Regardless, the boy’s club is as rich as ever. McGregor offers some of his finest work returning as Mark while Miller and Bremner make us question why they are largely absent from the larger film scene. As T2 catches up with its merry band of skag-shooters, each of these characters have drifted towards nothingness. But there’s one of the gang motivated to extreme ends – Robert Carlyle’s fiery Mark Begbie. With a fuse as long as a fingernail, Begbie escapes prison and hunts down the man who betrayed him so many years ago, Mark. Boyle stages a brilliant accidental club showdown between the former friends that transforms from amusing tableau into a heart-pounding footrace, showcasing his energetic wit and crafty staging both.

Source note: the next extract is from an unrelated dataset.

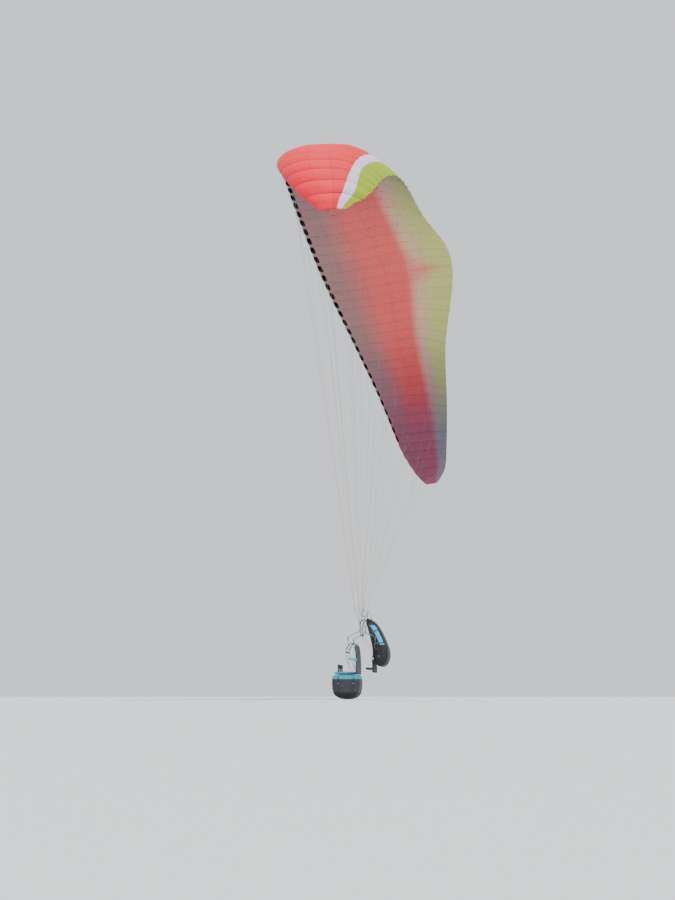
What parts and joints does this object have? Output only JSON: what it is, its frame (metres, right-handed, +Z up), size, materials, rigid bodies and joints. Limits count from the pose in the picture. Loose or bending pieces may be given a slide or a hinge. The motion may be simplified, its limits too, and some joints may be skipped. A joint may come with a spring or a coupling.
{
  "type": "tandem paraglider",
  "caption": "Two-seat paraglider: arched cell canopy with open nose, branching lines, risers, spreaders and two hanging harnesses.",
  "frame": {"origin": "centre of the canopy's lower skin, straight above the main hang axis", "axes": "+X forward in flight, +Y to the left wing tip, +Z up"},
  "size_m": [3.3463, 12.4068, 10.5745],
  "materials": {
    "canopy": "coated ripstop cloth",
    "line_red": "sheathed cord",
    "line_green": "sheathed cord",
    "line_grey": "bare cord",
    "webbing": "woven webbing",
    "teal": "woven webbing and cloth",
    "harness": "padded pack cloth",
    "grey": "padded pack cloth",
    "steel": "bright",
    "alloy": "anodised",
    "grip": "satin"
  },
  "bodies": {
    "wing": {"canopy_center": "canopy", "canopy_left_1": "canopy", "canopy_left_2": "canopy", "canopy_left_3": "canopy", "canopy_left_4": "canopy", "canopy_right_1": "canopy", "canopy_right_2": "canopy", "canopy_right_3": "canopy", "canopy_right_4": "canopy", "lines_a_left": "line_red", "lines_a_right": "line_red", "lines_b_left": "line_green", "lines_b_right": "line_green", "lines_c_left": "line_grey", "lines_c_right": "line_grey", "brake_lines_left": "line_green", "brake_lines_right": "line_green", "link_a_left": "steel", "link_b_left": "steel", "link_c_left": "steel", "link_a_right": "steel", "link_b_right": "steel", "link_c_right": "steel", "riser_left": "webbing", "riser_right": "webbing", "brake_handle_left": "grip", "brake_handle_right": "grip"},
    "spreaders": {"carabiner_main_left": "alloy", "carabiner_main_right": "alloy", "spreader_left": "teal", "spreader_right": "teal"},
    "pilot_harness": {"carabiner_pilot_left": "alloy", "carabiner_pilot_right": "alloy", "pilot_back": "harness", "pilot_shoulder_straps": "webbing", "pilot_strap_left": "webbing", "pilot_strap_right": "webbing"},
    "pilot_seat": {"pilot_seat": "harness", "pilot_leg_straps": "webbing"},
    "passenger_harness": {"carabiner_passenger_left": "alloy", "carabiner_passenger_right": "alloy", "passenger_back": "grey", "passenger_airbag": "grey", "passenger_shoulder_straps": "webbing", "passenger_strap_left": "teal", "passenger_strap_right": "teal"},
    "passenger_seat": {"passenger_seat": "teal", "passenger_leg_straps": "webbing"}
  },
  "joints": [
    {"name": "main_hang", "type": "hinge", "parent": "wing", "child": "spreaders", "pos_m": [0, 0, -8.66], "axis": [0, 1, 0], "range_deg": [-20, 20]},
    {"name": "pilot_swing", "type": "hinge", "parent": "spreaders", "child": "pilot_harness", "pos_m": [-0.297, 0, -8.85], "axis": [0, 1, 0], "range_deg": [-2, 25]},
    {"name": "passenger_swing", "type": "hinge", "parent": "spreaders", "child": "passenger_harness", "pos_m": [0.255, 0, -8.85], "axis": [0, 1, 0], "range_deg": [-25, 2]},
    {"name": "pilot_seat_fold", "type": "hinge", "parent": "pilot_harness", "child": "pilot_seat", "pos_m": [-0.222, 0, -9.25], "axis": [0, 1, 0], "range_deg": [-75, 0]},
    {"name": "passenger_seat_fold", "type": "hinge", "parent": "passenger_harness", "child": "passenger_seat", "pos_m": [0.15, 0, -9.506], "axis": [0, 1, 0], "range_deg": [-60, 0]}
  ]
}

 That which has kept Mark alive and running for all these years has simply run out of fumes but his deficiency becomes Boyle’s entrance point. As Mark’s existential crisis wavers, Spud becomes the unlikely narrator of this epitaph and redemption itself becomes curiously shaped, offering new paths for each of these characters, each of whom gets a worthy catch-up and a meaningful farewell. But then again, who knows. Maybe we’ll hang out with these fellas again in another 20 years. Perhaps Boyle has found his very own Before Trilogy. I do hope so as 65-year old versions of ex-heroin addicts seems like the best recipe for retiree comedy I’ve yet heard of.

CONCLUSION: Like a shot of cinema to the main vein, ‘T2 Trainspotting’ is a lively and thoughtful companion piece to Boyle’s darkly comedic addiction saga. Choose strong performances, choose a rocking playlist, choose intoxicating visual flair. Even if ‘T2’ fails to completely justify its existence, it in no way feels like a betrayal to its predecessor or its characters and offers an oft inebriating glance at modernity.